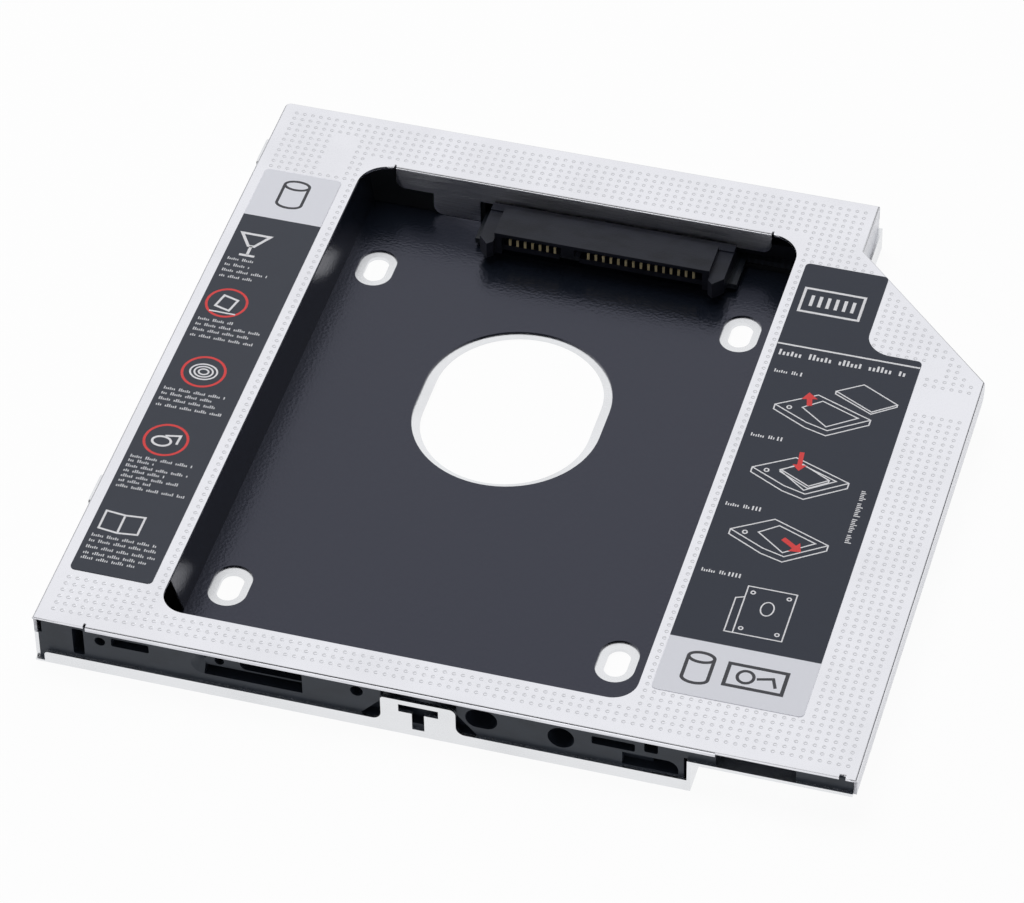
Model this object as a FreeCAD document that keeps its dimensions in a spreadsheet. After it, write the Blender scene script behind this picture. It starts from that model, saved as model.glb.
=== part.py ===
# A slim caddy that holds a 2.5 inch drive in a 9.5 mm optical drive bay, lying flat.
# X runs across the bay, Y from the front face to the rear wall, Z up from the underside.
# Each piece is drawn with Y = 0 on the front face, and its Placement brings the middle to the origin.
import FreeCAD, Part
import Sketcher
import math
import os

doc = FreeCAD.newDocument("DriveCaddy")
sizes = doc.addObject("Spreadsheet::Sheet", "Sizes")


class Size:
    """A length that keeps the sheet expression it comes from beside its value."""

    def __init__(self, value, text):
        self.value = float(value)
        self.text = text

    def __add__(self, other):
        other = size(other)
        return Size(self.value + other.value, f"({self.text} + {other.text})")

    def __radd__(self, other):
        return size(other) + self

    def __sub__(self, other):
        other = size(other)
        return Size(self.value - other.value, f"({self.text} - {other.text})")

    def __rsub__(self, other):
        return size(other) - self

    def __mul__(self, factor):
        return Size(self.value * factor, f"({self.text} * {factor})")

    __rmul__ = __mul__

    def __truediv__(self, divisor):
        return Size(self.value / divisor, f"({self.text} / {divisor})")

    def __neg__(self):
        return Size(-self.value, f"(0 mm - {self.text})")


def size(value):
    """Turn a bare number into a Size, and leave a Size as it is."""
    return value if isinstance(value, Size) else Size(value, f"({value} mm)")


def drive(item, prop, length):
    """Bind one property of a document object to the sheet."""
    item.setExpression(prop, size(length).text)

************

Repeat, exactly and only, the lines from the beginning of the material through the line that contains "self.text = text".

* **Solution to the exercise**:
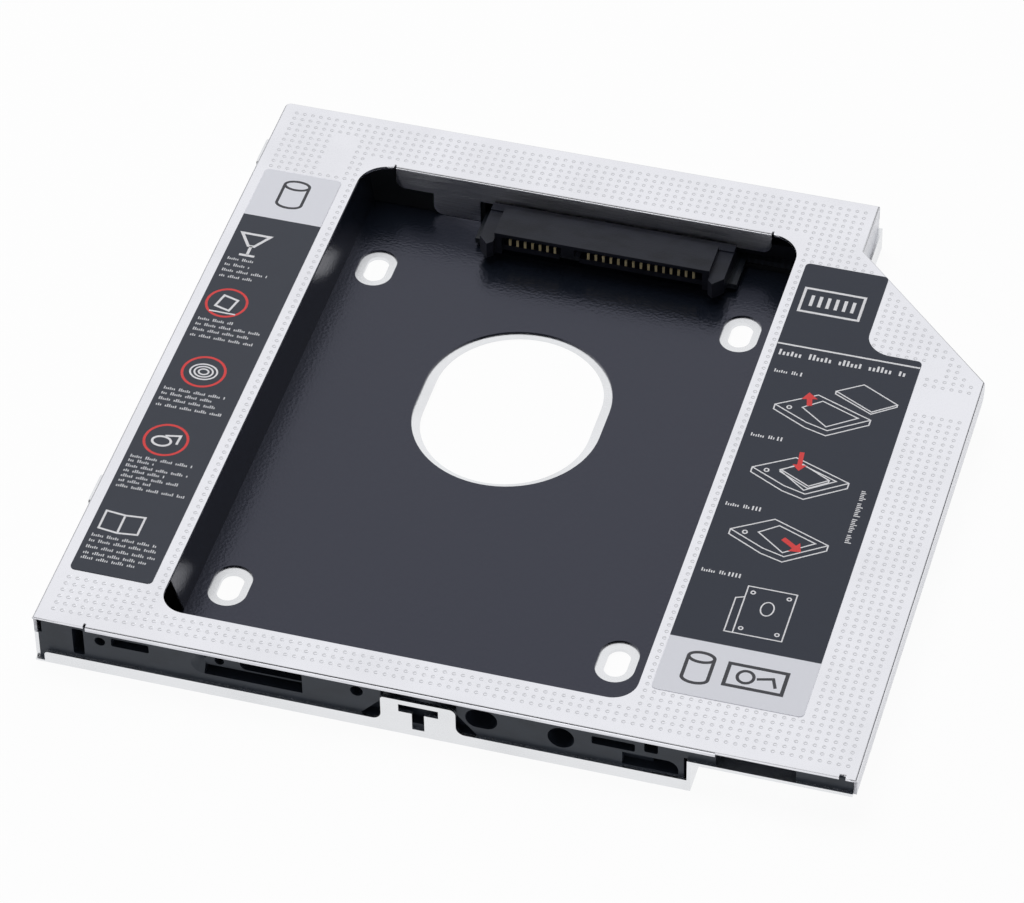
Model this object as a FreeCAD document that keeps its dimensions in a spreadsheet. After it, write the Blender scene script behind this picture. It starts from that model, saved as model.glb.
=== part.py ===
# A slim caddy that holds a 2.5 inch drive in a 9.5 mm optical drive bay, lying flat.
# X runs across the bay, Y from the front face to the rear wall, Z up from the underside.
# Each piece is drawn with Y = 0 on the front face, and its Placement brings the middle to the origin.
import FreeCAD, Part
import Sketcher
import math
import os

doc = FreeCAD.newDocument("DriveCaddy")
sizes = doc.addObject("Spreadsheet::Sheet", "Sizes")


class Size:
    """A length that keeps the sheet expression it comes from beside its value."""

    def __init__(self, value, text):
        self.value = float(value)
        self.text = text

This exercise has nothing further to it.